0629 – remember to go upstream

I just re-watched Tony Robbins: I am not your guru. I’m not sure if I wrote my thoughts the first time around, but here they are the second time around. I think Tony is pretty legit. I don’t think he’s legit for everyone, but I don’t think anybody can be legit for everyone either. I think he’s legit to his tribe, to his people. That’s the best you can ever do, anyway. You put out a clear signal so that your people can follow it back to you. That’s what he’s done, and that’s why he has this great staff that’s so committed and focused to contributing, and that’s why he draws so many people to him (who are then so nurturing and helpful to one another).

I’m trying to model the questions he’d have asked me.

// Why are you here?

I’m here because I feel like I’m blocked.

// Why do you feel blocked?

I feel like I could be doing more things with my life, like I could be moving faster, contributing more, shedding old bullshit, changing more. I AM doing these things, but progress has been really slow. It feels like I’ve made a tiny crack in a big dam, and now there’s water trickling out. I need to break the dam altogether. I’ve never done this before. I believe it’s doable but I haven’t done it yet.

// What is the dam? What’s blocking you?

You know, I’ve done a LOT of reflecting on this, but I really don’t have a straight answer. It seems like the answer changes depending on my mood or my circumstances. I guess the problem is that I don’t have a strong frame, then. The problem is that I allow myself to be swept up in all these currents. A part of me enjoys it. But another part of me knows – a deeper part, maybe – knows that I can’t live like that.
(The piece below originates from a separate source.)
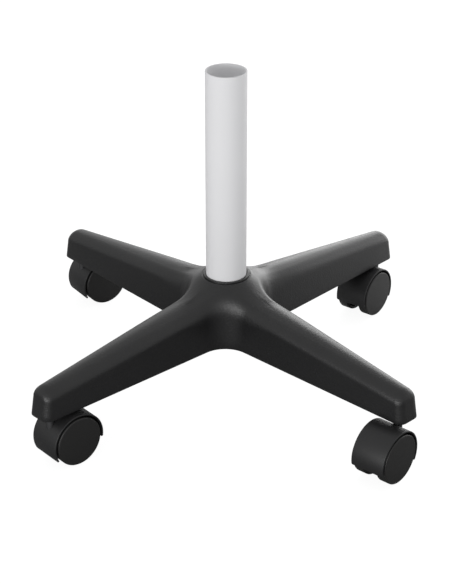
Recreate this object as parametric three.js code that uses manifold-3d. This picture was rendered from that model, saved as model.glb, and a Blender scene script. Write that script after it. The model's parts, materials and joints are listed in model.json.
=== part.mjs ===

// Why is your frame weak?

I don’t know. How do you have a strong frame? Nobody taught me how to have a strong frame. Few people in my life could be described as examples of people with strong frame – and with the exception of my boss and a colleagues, I found ways to dislike or despise anybody with a strong frame. At least, I did when I was younger. I hated authority figures, I hated teachers, parents, all that sort of thing. I just wanted to be left alone to my own devices, to be free to do whatever.

But I also recognise that when people didn’t leave me be, it was because they didn’t trust me to be left alone, and there’s a sort of love in that. People don’t want me to end up a burden on my family, or on society, some derelict hobo just lounging around doing nothing.

I have to earn the right to be left alone to my own devices. There’s a responsibility there, a “price of admission” that I need to pay. I haven’t fully, properly internalised this and I should reflect on it more.

// Whose love did you crave the most?

My siblings would probably unanimously say that I was the favourite child of my parents. And I suppose they’re right. I always assumed that I would have my mother’s affection. My dad’s too, in his own way, but my dad wasn’t so warm and sentimental. I don’t know. I don’t actually know my parents nearly as well as I assume I might. My dad’s a bit of a reckless man, a bit impulsive, a bit of a Clint Eastwood type. I don’t know the specifics of the challenges he faced when he was younger, but I imagine he was ambitious. I think he wanted to be a wealthy businessman who could show off, grant favours and things like that. He was the sort of guy who would go to court over a parking ticket and then argue his case. A bit of a rascal, a bit of a mischievous type. He would’ve been a joker. It’s sad to think on hindsight I suppose that I never fully got to see that side of him – as we never quite get to see who our parents are before they become our parents.

Anyway – I guess I would’ve craved his love more. He was the worldlier one, it seemed.

// Who did you have to be for your father?

I can’t remember the specific of how it felt back then, but vaguely overall I think my dad wanted a bit of a trophy kid – someone who would do really well academically and then end up a lawyer or some sort of bigshot. He was definitely thrilled when I made it into the GEP, and definitely upset when I was asked to leave. And he wouldn’t have any of it when I suggested maybe going to Poly instead of JC. And I’m recalling now that there was some point where he was very persistent in trying to persuade me to take a military scholarship of some kind. So clearly there’s something there about what he wanted for me that I never quite fully articulated – I mean, I saw it as something to run away from, or run circles around, and it didn’t occur to me then to sit and try and make sense of it all. But it makes sense – my dad’s a bit of a smartass who likes to run his mouth. He would’ve been prone to making strong claims and statements… he would’ve wanted sons who were driven, high-functioning, accomplished and so on.

But one of the tragedies of life maybe is that it’s so easy to get in the way of the things that we want. So we end up stifling the very thing that we want to have. That’s a common loop that I seem to run into.

// Who did you have to be?

It was a sort of contradiction – I had to be a trophy kid, and at the same time I had to be moderately sociable, and not a total moron. He’d mock me for some things in a subtle way – like how I had odd eating habits, and when I was young that was always a source of embarrassment for me, I think. Having “dietary restrictions” in the form of “sorry, I won’t eat that, it looks gross.”